> [Work to be completed]: In the entries below, count the lines holding "This". Reply with the number only.

3D code data

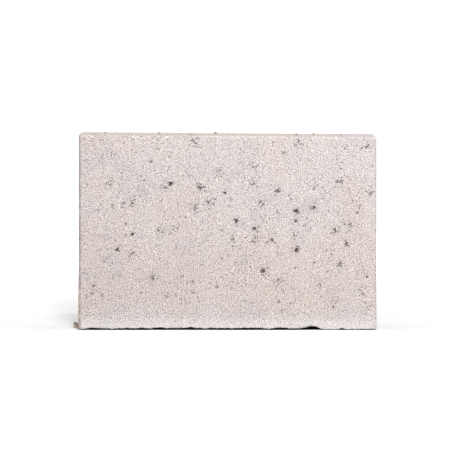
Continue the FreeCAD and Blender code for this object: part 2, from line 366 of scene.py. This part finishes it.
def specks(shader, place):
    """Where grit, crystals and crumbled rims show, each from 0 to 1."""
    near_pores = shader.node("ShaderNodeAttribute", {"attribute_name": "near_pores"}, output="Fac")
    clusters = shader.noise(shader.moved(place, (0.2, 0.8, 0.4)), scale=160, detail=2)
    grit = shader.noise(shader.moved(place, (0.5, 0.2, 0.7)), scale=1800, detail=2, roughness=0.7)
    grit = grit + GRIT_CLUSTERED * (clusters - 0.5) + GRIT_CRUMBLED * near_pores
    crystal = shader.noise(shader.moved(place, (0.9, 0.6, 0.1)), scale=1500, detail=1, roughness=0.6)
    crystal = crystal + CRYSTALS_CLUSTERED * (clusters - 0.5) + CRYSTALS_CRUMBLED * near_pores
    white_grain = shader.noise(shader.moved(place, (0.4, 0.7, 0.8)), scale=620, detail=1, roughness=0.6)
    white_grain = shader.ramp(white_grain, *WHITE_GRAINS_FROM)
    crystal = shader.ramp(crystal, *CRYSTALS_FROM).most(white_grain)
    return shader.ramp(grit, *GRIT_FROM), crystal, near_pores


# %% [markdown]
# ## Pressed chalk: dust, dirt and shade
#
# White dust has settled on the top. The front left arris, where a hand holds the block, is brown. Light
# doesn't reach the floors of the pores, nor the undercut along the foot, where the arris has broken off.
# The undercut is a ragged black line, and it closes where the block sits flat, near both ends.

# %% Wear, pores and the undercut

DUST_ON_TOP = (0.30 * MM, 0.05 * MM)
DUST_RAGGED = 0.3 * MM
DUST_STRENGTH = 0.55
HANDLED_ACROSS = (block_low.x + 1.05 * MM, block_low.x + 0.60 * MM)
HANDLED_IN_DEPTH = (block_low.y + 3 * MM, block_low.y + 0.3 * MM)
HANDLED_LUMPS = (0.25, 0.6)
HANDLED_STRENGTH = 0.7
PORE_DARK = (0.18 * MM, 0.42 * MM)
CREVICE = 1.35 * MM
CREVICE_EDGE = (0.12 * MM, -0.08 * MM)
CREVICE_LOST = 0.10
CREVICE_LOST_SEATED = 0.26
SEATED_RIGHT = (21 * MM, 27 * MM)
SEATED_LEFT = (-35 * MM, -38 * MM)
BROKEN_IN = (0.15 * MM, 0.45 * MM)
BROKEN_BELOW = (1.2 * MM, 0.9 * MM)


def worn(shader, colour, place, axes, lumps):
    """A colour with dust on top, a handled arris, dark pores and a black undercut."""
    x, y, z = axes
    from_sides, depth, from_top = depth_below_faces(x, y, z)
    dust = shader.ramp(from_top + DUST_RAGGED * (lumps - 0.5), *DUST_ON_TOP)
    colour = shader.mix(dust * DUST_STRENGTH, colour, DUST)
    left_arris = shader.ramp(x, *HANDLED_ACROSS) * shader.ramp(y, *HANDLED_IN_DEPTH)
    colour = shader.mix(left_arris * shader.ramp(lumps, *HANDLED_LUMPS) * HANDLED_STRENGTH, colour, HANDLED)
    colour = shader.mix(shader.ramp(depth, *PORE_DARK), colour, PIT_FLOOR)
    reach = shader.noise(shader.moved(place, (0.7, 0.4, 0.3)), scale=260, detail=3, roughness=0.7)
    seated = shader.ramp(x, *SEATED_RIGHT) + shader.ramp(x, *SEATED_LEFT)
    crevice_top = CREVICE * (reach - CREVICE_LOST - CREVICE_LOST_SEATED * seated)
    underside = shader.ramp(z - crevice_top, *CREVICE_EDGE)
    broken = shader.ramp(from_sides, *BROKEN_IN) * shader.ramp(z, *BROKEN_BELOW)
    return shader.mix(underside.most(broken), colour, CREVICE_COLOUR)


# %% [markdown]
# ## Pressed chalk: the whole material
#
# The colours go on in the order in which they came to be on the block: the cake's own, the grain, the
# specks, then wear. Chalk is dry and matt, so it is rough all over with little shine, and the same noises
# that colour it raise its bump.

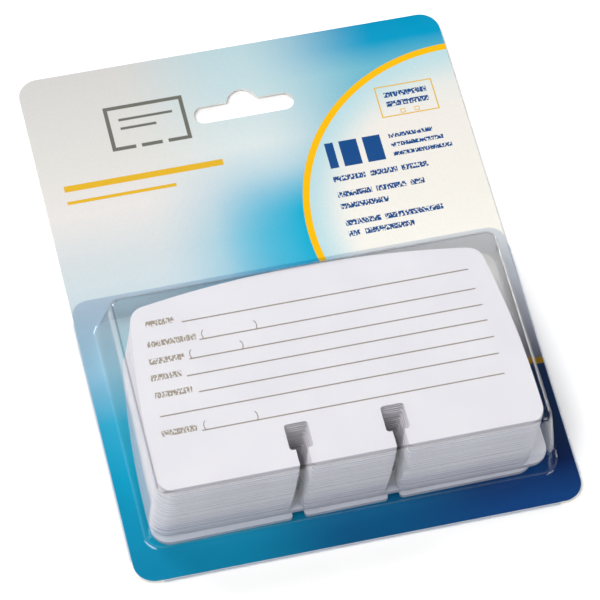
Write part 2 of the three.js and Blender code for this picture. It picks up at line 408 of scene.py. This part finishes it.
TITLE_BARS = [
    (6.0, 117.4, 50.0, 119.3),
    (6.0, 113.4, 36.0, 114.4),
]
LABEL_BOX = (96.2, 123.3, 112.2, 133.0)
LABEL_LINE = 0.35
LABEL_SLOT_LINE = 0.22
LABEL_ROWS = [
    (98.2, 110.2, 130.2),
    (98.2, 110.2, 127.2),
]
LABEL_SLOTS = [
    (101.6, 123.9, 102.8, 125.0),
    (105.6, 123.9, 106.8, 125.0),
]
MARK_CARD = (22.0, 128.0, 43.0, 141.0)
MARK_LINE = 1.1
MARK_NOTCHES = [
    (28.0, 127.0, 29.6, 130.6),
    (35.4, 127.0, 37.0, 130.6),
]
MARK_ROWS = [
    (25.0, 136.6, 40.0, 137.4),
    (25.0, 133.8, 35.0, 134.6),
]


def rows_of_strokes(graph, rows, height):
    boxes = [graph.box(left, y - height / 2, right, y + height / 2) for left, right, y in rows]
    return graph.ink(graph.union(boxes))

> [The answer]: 2